Compounding $3000 to $1,000,000 in a year!!

I was browsing through Facebook the other day when I found a post from a trader who made a video on 3K to 1M in 12 months from Forex Trading. Over the last few years I have noticed that many aspiring traders get into the industry thinking they will be able to generate 30,000% returns like this every year. I suspect those who market “magic trading strategies” have a lot to do with this common misconception. My course was written to train up professional traders, and leave the fluff at the door – with this in mind, lets crunch some numbers: If a strategy was able to generate 30,000% per year, it’s safe to say we’d all like to know about it. Not only you and I would be interested, but just about every investor on the face of the planet. In this day and age, a million dollar investment is not that uncommon. So what if I could invest a million dollars at 30,000% per annum for just two years?

Year 1: $1,000,000 x 30,000% = $300,000,000

Excellent, I made a quick 299 million profit in year one. I choose to reinvest my capital again
for year 2! After all, who wouldn’t if they had a 30,000% strategy?

Year 2: $300,000,000 x 30,000% = $90,000,000,000

In just 2 short years I would be worth around 90 Billion dollars – making me, by far, the richest person on the planet. Can you see how this is just blatantly unrealistic?

If you are thinking about taking our course to “get rich quick”, I’d consider saving your money. Trading, the way I teach, is a powerful wealth creation tool that can generate strong percentage returns, and a great passive cash flow. I trade low risk/low reward positions consistently over and over again while compounding returns does the hard work for us. This is what now brings me onto the name of this topic. Compound Interest.

Consistency is the key

Your goal as a trader is to make profit on a consistent basis. Many people may see the word “profit” and consider it to be the most important part of that statement. However, this lesson will show you how consistency is by far the most important element in successful trading. There are numerous stories of people who make impressive profits on a particular trade- yet if you looked at their account statements, you would see that this is merely an anomaly, and the reason they are telling the story in the first place is because it rarely happens! Fortunes are not made from taking huge profit at high risk, but instead by taking small profits regularly and consistently. Although it may sound like a very conservative approach that lacks the glitz of high risk/high reward trades, you will learn that generating steady returns on a consistent basis is the best way to create sustainable. I often get comments from uneducated traders who laugh at me for aiming for 10-20 pips per trade, but at the end of the day its me who is driving the Lamborghini not them. Targeting small pips, means I’m in and out of the market in a short period of time, and my risk is reduced massively. I tend to avoid the market manipulation trap as I’m out of the market before that happens.

At the time of writing, Warren Buffet is the worlds’ third wealthiest man, with a net worth of 47 billion US dollars.
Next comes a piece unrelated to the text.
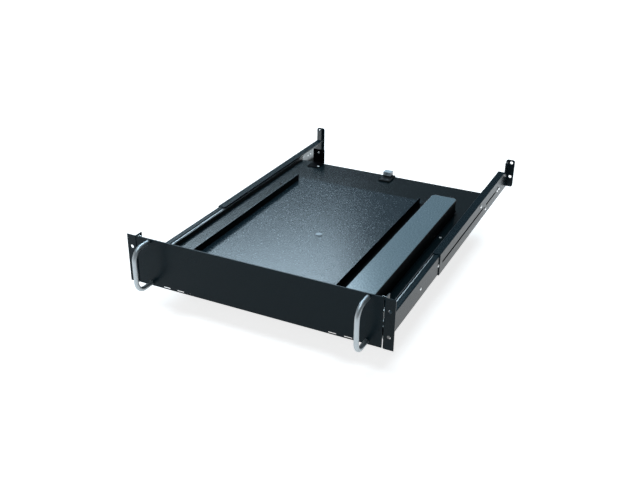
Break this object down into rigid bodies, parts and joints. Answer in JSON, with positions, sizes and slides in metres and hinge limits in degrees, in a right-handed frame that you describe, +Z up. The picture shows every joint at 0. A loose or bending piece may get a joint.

Starting with nothing, he amassed his fortune solely by investing. According to Mark Tiers´ book The Winning Investment Habits of Warren Buffett & George Soros, Buffett has averaged a mere 24.7% per annum since the beginning of his investing career. It is the compounding effects of such conservative investing that make it such a lucrative endeavour. To illustrate the power of compounding, I have prepared an example below.

If you were able to invest $10,000 with Warren Buffet at the start of his investing career, you will have returned around 25% per annum on average. This means your initial $10,000 investment will have increased by 25% each year.

End of Year 1: $10,000 + 25% = $12,500 (an increase of $2,500 this year)

End of Year 2: $12,500 + 25% = $15,625 (an increase of $3,125 this year)

End of year 3: $15,625 + 25% = $19,531 (an increase of $3,906 this year)

End of Year 4: $19,531 + 25% = $24,414 (an increase of $4,882 this year)

End of Year 5: $24,414 + 25% = $30,517 (an increase of $6,103 this year

Your investment is not only growing steadily each year, but the rate at which it is growing is increasing exponentially. This is the power of compound interest. A $10,000 investment made with Warren Buffett in 1956 would be worth around $2,700,000,000 today. That is all made from a small 25% return per year. In real every day trading that is 2% return per week. If your Take Profit in Trading is always 1 or 2% of your account, that figure is very much achievable.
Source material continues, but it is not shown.